Most ML news is recycled press releases. HiddenState watches for convergence: when multiple independent sources start working on the same bottleneck, something real is happening. Everything else is noise.

The top 10 mechanisms are ranked by W-index and split into Signals (strongest evidence) and Tracking (early signals worth watching) at the largest natural score gap.

What is W-index?

A 0–100 score measuring signal strength. Higher = more evidence that something real is happening.

ComponentMaxWhat it measures
Convergence35How many independent sources report this. Single source = 0 — unless it links to working code, which counts as a second data point.
Implementation30Evidence of working code. GitHub repo = 30. HuggingFace model = 20. Paper only = 0.
Engagement15Upvotes, stars, points. Capped low so hype can't inflate the score.
Significance20Clustering model's assessment of technical importance.

W60+ strong — W25-59 moderate — W<25 early/weak

Code beats vaporware. A shipped GitHub project with 3 sources will always outscore a hyped paper with 500 Reddit upvotes but no implementation.

Who are our sources?
SourceWhat we pull
arxivPreprints from cs.LG, cs.CL, cs.AI, cs.CV, stat.ML — the raw research firehose
Redditr/MachineLearning, r/LocalLLaMA, r/StableDiffusion, r/MLOps — practitioner signal
GitHubTrending ML repos with 50+ stars — implementation evidence
Hacker NewsML-related posts with 15+ points — cross-domain attention
HuggingFaceTrending models + watched quantizers (bartowski, MaziyarPanahi, LoneStriker)
OpenReviewTMLR + NeurIPS workshops — peer-reviewed & bleeding-edge
Twitter9 curated accounts (akhaliq, karpathy, srush, fchollet, etc.)
Papers w/ CodeTrending papers with implementations — community-vetted research
RSS BlogsLilian Weng, Chip Huyen, Eugene Yan, Simon Willison, Interconnects, Latent Space, Netflix Tech + PyTorch & HF blogs

Items that appear across multiple sources score higher.
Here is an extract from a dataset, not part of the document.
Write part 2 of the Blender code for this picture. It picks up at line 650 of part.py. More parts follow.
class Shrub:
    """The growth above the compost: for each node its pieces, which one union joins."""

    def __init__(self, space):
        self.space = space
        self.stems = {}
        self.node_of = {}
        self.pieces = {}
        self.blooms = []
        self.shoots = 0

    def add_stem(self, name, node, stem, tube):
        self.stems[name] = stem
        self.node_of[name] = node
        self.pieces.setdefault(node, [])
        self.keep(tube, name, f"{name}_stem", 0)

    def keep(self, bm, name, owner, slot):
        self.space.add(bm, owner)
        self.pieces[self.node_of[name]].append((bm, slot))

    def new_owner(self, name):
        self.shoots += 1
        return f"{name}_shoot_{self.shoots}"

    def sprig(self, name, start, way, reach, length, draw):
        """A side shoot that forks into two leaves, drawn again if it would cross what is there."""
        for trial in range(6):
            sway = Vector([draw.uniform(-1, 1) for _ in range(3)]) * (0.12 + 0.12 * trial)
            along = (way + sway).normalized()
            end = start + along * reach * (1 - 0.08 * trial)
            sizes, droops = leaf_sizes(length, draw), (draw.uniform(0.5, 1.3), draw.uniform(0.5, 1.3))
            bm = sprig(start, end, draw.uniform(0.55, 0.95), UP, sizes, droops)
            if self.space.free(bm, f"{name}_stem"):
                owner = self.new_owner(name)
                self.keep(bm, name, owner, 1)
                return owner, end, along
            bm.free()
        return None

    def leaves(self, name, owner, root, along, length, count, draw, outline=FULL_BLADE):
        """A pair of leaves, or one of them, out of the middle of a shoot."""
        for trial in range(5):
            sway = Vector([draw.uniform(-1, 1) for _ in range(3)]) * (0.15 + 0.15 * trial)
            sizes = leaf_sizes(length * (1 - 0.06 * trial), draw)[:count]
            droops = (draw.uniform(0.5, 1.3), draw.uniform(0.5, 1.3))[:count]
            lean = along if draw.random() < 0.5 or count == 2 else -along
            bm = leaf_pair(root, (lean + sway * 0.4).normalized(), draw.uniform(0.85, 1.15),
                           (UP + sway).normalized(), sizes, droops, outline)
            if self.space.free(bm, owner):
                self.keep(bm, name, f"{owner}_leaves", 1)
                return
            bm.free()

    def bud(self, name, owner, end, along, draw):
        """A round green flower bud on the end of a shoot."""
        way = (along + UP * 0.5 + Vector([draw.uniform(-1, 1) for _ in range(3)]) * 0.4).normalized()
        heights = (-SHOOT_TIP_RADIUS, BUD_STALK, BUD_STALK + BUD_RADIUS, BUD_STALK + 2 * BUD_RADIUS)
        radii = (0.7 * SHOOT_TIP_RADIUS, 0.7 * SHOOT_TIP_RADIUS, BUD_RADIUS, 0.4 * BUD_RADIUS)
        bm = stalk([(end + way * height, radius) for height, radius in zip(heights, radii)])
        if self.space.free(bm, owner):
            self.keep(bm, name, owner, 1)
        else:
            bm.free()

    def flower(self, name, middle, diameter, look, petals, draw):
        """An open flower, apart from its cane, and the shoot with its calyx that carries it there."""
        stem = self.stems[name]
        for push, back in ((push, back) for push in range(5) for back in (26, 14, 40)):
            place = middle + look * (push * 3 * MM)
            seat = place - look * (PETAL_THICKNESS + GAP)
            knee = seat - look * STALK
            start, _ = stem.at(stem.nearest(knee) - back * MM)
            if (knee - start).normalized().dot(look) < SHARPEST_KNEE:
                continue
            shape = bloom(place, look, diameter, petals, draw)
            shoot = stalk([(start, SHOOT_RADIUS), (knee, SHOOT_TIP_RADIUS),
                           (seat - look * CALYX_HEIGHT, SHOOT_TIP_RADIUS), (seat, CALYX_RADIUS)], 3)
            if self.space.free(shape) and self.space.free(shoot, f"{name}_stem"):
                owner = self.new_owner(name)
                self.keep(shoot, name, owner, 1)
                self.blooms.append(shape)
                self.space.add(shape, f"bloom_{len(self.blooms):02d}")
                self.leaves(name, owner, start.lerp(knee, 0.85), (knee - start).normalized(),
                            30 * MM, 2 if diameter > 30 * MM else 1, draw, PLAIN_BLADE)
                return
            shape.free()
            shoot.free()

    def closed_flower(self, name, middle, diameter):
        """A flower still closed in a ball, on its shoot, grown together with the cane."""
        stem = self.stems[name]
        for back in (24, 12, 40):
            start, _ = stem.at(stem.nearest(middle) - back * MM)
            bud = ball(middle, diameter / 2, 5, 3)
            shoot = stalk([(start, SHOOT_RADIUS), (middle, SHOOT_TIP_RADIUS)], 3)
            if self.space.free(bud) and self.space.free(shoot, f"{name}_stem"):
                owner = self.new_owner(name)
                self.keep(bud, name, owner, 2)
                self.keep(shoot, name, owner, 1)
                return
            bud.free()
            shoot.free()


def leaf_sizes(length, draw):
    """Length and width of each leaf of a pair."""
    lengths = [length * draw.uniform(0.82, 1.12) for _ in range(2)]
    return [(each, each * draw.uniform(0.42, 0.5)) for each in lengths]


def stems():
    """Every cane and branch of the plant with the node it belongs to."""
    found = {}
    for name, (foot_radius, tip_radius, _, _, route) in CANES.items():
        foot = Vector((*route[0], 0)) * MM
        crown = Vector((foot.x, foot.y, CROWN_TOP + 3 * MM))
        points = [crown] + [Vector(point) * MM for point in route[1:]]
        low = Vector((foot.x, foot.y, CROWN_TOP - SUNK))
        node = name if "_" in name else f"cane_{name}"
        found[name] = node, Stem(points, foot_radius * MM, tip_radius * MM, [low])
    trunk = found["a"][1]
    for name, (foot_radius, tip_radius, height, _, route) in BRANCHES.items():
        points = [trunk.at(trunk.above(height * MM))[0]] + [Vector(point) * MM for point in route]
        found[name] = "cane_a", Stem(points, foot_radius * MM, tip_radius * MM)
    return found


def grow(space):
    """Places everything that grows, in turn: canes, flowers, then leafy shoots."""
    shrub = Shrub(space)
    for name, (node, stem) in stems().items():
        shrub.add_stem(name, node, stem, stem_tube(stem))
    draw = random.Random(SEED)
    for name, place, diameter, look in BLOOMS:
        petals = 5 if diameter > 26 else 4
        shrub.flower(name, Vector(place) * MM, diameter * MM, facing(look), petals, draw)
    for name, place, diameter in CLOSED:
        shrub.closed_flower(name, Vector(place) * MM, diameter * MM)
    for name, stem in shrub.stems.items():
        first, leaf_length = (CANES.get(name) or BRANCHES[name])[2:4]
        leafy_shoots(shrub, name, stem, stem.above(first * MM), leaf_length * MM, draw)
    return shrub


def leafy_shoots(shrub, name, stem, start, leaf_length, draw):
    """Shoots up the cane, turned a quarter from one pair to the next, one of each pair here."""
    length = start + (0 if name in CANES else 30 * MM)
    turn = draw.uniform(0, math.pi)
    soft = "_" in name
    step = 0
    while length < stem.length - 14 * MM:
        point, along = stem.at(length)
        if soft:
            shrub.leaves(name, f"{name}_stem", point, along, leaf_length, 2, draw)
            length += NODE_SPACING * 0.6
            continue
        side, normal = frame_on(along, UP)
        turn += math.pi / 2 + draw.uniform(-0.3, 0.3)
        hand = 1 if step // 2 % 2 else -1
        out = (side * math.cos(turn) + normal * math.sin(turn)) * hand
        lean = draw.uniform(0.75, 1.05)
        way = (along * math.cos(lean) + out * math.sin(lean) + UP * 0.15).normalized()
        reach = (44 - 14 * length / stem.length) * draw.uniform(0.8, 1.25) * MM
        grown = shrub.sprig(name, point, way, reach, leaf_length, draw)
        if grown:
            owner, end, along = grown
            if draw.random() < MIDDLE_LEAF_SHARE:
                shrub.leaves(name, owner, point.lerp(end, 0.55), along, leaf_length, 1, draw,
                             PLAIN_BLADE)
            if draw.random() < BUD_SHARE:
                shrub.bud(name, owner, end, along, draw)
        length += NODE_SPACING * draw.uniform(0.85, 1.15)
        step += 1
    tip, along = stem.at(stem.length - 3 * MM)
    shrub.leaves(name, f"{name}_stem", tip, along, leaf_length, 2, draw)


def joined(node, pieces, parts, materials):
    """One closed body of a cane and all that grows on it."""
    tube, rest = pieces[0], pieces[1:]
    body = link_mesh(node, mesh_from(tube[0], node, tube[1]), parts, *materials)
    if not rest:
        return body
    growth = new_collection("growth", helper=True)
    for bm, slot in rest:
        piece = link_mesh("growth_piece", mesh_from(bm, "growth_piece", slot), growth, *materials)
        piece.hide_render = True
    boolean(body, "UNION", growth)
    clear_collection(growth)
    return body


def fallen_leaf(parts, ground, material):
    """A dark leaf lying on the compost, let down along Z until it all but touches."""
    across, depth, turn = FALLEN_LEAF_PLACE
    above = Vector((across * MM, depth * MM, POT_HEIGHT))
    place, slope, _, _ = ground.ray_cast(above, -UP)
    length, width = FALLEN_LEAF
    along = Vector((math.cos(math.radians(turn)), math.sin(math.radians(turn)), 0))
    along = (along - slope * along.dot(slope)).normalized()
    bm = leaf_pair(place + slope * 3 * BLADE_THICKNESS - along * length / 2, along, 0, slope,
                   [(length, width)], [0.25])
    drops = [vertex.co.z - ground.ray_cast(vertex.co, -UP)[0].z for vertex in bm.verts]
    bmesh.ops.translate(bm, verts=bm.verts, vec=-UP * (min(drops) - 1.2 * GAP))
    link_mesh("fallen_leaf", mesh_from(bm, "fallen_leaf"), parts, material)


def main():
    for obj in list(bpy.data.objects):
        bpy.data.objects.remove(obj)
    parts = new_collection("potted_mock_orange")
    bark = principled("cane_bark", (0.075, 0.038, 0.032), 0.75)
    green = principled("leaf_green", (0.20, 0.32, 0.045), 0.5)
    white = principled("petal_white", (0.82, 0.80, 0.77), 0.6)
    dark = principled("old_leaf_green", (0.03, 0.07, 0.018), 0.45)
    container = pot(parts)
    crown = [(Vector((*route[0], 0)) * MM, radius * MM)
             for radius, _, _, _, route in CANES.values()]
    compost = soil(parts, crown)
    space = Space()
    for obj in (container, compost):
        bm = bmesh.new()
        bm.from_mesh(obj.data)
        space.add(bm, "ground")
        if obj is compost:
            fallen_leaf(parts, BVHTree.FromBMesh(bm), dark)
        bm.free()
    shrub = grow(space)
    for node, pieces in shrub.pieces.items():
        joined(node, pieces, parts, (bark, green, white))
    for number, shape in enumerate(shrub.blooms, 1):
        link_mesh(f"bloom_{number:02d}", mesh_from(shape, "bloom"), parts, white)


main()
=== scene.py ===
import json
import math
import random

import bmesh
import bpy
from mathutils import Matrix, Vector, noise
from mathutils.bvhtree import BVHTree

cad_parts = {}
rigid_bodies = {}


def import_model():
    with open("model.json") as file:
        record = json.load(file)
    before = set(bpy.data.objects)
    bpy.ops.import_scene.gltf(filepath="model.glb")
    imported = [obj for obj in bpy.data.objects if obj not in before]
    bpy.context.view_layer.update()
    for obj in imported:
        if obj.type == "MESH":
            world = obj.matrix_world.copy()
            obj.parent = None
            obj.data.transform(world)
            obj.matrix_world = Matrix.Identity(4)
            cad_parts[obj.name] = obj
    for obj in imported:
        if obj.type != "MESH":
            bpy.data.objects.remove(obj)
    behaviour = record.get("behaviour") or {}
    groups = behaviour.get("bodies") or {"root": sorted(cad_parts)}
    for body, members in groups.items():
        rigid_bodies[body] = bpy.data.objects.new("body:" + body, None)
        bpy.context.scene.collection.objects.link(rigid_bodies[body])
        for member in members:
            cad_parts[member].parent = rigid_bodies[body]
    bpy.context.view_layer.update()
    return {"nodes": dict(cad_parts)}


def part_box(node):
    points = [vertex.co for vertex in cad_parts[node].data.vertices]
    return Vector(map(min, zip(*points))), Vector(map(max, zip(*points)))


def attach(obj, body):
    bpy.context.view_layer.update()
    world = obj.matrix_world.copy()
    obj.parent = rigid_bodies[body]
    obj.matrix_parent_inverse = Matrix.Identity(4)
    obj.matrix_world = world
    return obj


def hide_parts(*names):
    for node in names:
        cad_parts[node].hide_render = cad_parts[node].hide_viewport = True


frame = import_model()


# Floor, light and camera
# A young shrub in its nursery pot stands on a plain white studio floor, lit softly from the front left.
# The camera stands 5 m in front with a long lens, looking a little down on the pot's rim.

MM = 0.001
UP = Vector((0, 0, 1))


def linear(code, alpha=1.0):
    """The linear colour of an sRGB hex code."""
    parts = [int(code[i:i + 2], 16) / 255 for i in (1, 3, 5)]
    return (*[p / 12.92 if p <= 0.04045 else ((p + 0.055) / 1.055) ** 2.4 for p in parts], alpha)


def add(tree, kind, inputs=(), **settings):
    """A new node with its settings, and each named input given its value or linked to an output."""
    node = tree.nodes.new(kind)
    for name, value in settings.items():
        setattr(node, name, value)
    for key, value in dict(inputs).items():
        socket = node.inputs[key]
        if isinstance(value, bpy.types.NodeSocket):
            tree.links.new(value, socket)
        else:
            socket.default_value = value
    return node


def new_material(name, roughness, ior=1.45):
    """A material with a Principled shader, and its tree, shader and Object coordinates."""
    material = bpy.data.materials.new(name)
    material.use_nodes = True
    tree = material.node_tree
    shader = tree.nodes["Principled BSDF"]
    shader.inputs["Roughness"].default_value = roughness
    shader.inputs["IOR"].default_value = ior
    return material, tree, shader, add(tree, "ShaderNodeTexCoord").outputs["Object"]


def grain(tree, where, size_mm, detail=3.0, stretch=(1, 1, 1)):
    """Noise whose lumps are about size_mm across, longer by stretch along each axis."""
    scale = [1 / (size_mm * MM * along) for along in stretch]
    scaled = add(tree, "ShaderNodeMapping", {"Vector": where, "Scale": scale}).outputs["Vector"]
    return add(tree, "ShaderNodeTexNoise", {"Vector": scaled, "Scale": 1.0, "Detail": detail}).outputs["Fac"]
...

Single-source items start at zero convergence.

Signals vs Tracking — what's the difference?

Both sections show real signals. Up to 10 mechanisms are sorted by W-index and split at the largest natural score gap — Signals are above the gap, Tracking below. The split point changes daily based on the data; tied scores always land on the same side.

Tracking does not mean bad, unimportant, or wrong. It usually means a signal has fewer independent sources so far, or lacks public code — things that can change overnight. Some of the most consequential developments start in Tracking before the rest of the ecosystem catches up.
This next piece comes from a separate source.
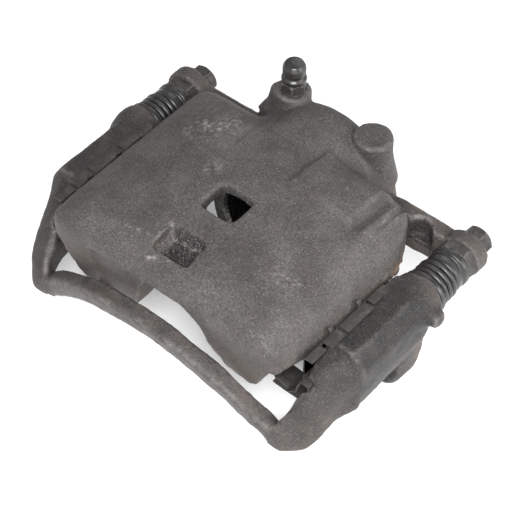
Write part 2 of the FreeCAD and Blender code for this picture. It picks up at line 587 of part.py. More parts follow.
bracket = anchor_bracket()
housing = caliper_housing()
nodes = [bracket, housing]
for side, sign in SIDES:
    x = f"{sign}({PIN_SIDE})"
    nodes += [guide_pin(side, x), guide_bolt(side, x), guide_boot(side, x)]
nodes += [pin_bushing(PIN_SIDE), piston(), piston_seal(), piston_boot(), boot_ring()]
nodes += [bleeder_screw(), bleeder_cap(), *pad_retainer()]
doc.recompute()

for item in doc.Objects:
    if "Invalid" in item.State or "Error" in item.State:
        raise RuntimeError(f"{item.Name} failed: {item.State}")
os.makedirs("parts", exist_ok=True)
for node in nodes:
    shape = node.Shape
    if shape.isNull() or not shape.isValid() or shape.Volume <= 0:
        raise RuntimeError(f"{node.Label} has no valid solid")
    shape.exportStep(f"parts/{node.Label}.step")
    print(node.Label, len(shape.Solids), round(shape.Volume))
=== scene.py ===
import math

import bmesh
import bpy
import numpy as np
from mathutils import Matrix, Vector, noise


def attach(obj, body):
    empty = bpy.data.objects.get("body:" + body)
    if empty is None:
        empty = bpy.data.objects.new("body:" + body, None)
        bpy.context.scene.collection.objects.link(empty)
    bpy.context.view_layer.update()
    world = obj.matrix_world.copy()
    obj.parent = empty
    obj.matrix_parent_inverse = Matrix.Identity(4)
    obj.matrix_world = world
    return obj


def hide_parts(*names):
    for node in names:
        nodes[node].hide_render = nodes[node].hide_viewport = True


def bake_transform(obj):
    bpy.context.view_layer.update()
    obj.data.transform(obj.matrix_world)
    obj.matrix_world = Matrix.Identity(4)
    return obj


# Floating brake caliper. X runs between the guide pins, +Y is inboard, +Z points away from the hub.
# Lengths in this script are millimetres; MM turns them into metres where a mesh is made.
MM = 0.001
PIN_SIDE, PIN_HIGH = 75, 38
CYLINDER_HIGH = 32
BLEED_SIDE, BLANK_SIDE, BOSS_PLACE = -22, 21.5, 36
# centre and half size, in X and Y, of the openings in the housing's top
WINDOW, WINDOW_HALF = (-0.3, -33.6), (8.5, 8)
POCKET, POCKET_HALF = (-1, -62), (9, 6.8)
# inner face in X and thickness of the pad slots' sheet liners
LINER_FACE, LINER_THICK = 64.3, 0.7
# distances, in metres, within which points are merged
WELD, CAD_WELD = 1e-7, 1e-6

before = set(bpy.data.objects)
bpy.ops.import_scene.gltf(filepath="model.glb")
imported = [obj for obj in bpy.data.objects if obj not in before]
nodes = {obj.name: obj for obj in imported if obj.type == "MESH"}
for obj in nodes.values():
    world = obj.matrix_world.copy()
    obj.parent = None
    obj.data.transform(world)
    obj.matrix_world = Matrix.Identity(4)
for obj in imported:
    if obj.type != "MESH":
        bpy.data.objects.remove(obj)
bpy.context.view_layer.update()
scene = bpy.context.scene


# ---------------------------------------------------------------- materials
class Paint:
    """One material, with short calls for the nodes that colour it."""

    def __init__(self, name):
        self.material = bpy.data.materials.new(name)
        self.material.use_nodes = True
        self.tree = self.material.node_tree
        self.shader = next(node for node in self.tree.nodes if node.type == "BSDF_PRINCIPLED")
        self.place = self.tree.nodes.new("ShaderNodeTexCoord").outputs["Object"]

    def plug(self, socket, value):
        """Links a node's output, or sets a colour or a number."""
        if isinstance(value, bpy.types.NodeSocket):
            self.tree.links.new(value, socket)
        elif isinstance(value, tuple):
            socket.default_value = (*value, 1)
        else:
            socket.default_value = value

    def set(self, **values):
        for name, value in values.items():
            self.plug(self.shader.inputs[name.replace("_", " ")], value)
        return self

    def noise(self, size, detail=2.0, rough=0.5, stretch=None):
        """Noise whose features are about `size` millimetres across."""
        node = self.tree.nodes.new("ShaderNodeTexNoise")
        node.inputs["Scale"].default_value = 1 / (size * MM)
        node.inputs["Detail"].default_value = detail
        node.inputs["Roughness"].default_value = rough
        place = self.place
        if stretch:
            scaled = self.tree.nodes.new("ShaderNodeMapping")
            scaled.inputs["Scale"].default_value = stretch
            self.plug(scaled.inputs["Vector"], place)
            place = scaled.outputs[0]
        self.plug(node.inputs["Vector"], place)
        return node.outputs[0]

    def step(self, value, low, high, out_low=0.0, out_high=1.0):
        """A soft step from `out_low` to `out_high` as the value goes from low to high."""
        node = self.tree.nodes.new("ShaderNodeMapRange")
        node.interpolation_type = "SMOOTHSTEP"
        limits = {"From Min": low, "From Max": high, "To Min": out_low, "To Max": out_high}
        for name, number in limits.items():
            node.inputs[name].default_value = number
        self.plug(node.inputs["Value"], value)
        return node.outputs[0]

    def math(self, kind, first, second):
        node = self.tree.nodes.new("ShaderNodeMath")
        node.operation = kind
        node.use_clamp = True
        self.plug(node.inputs[0], first)
        self.plug(node.inputs[1], second)
        return node.outputs[0]

    def mix(self, share, first, second):
        node = self.tree.nodes.new("ShaderNodeMix")
        node.data_type = "RGBA"
        self.plug(node.inputs["Factor"], share)
        self.plug(node.inputs[6], first)
        self.plug(node.inputs[7], second)
        return node.outputs[2]

    def attribute(self, name):
        node = self.tree.nodes.new("ShaderNodeAttribute")
        node.attribute_name = name
        return node.outputs["Fac"]

    def painted(self, name, breakup):
        """A painted attribute, broken up by a second value."""
        return self.math("MULTIPLY", self.attribute(name), breakup)

    def bump(self, height, depth, strength=1.0, below=None):
        """Relief of `depth` millimetres, laid over the relief `below` if there is one."""
        node = self.tree.nodes.new("ShaderNodeBump")
        node.inputs["Strength"].default_value = strength
        node.inputs["Distance"].default_value = depth * MM
        self.plug(node.inputs["Height"], height)
        if below:
            self.plug(node.inputs["Normal"], below)
        return node.outputs[0]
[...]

Likewise, a high W-index does not mean research is good, correct, or worth adopting. W-index measures visibility and convergence across sources, not quality. A flawed paper that gets widely discussed will score higher than a brilliant one nobody has noticed yet.

HiddenState is a detection tool, not an endorsement. It tells you where activity is clustering — what you do with that is up to you. Nothing here should be read as a recommendation, ranking of merit, or judgement on any researcher's work.

What does noise rejection mean?

Of all items collected, only 10 make it to the final briefing. The rejection rate is the percentage that got cut.

Filtering happens in three stages:

StageWhat gets cut
Pre-filterShort abstracts, low-engagement posts, duplicates across sources
ClusteringItems that don't converge on a shared mechanism with other items
RankingClusters below the top 10 by W-index

A 99% rejection rate means 99 out of 100 items were noise. That's the point — most ML news doesn't matter on any given day.

Privacy
Data collection

None. HiddenState collects no personal data, no email addresses, no IP logs, no usage analytics, and no telemetry of any kind.

Cookies & tracking

Zero cookies. No first-party, no third-party, no session cookies, no tracking pixels.

The only client-side storage is localStorage for your theme preference (dark/light). This never leaves your browser and contains no identifying information.

External requests

Pages load zero external scripts, fonts, stylesheets, or analytics. Everything is self-contained. The only outbound link is to Ko-fi if you choose to click it.

Data sources

HiddenState monitors 9 distinct public data streams (ArXiv, GitHub, Reddit, etc.) to detect cross-platform convergence. We do not use private user data; we only analyze what the community has already published.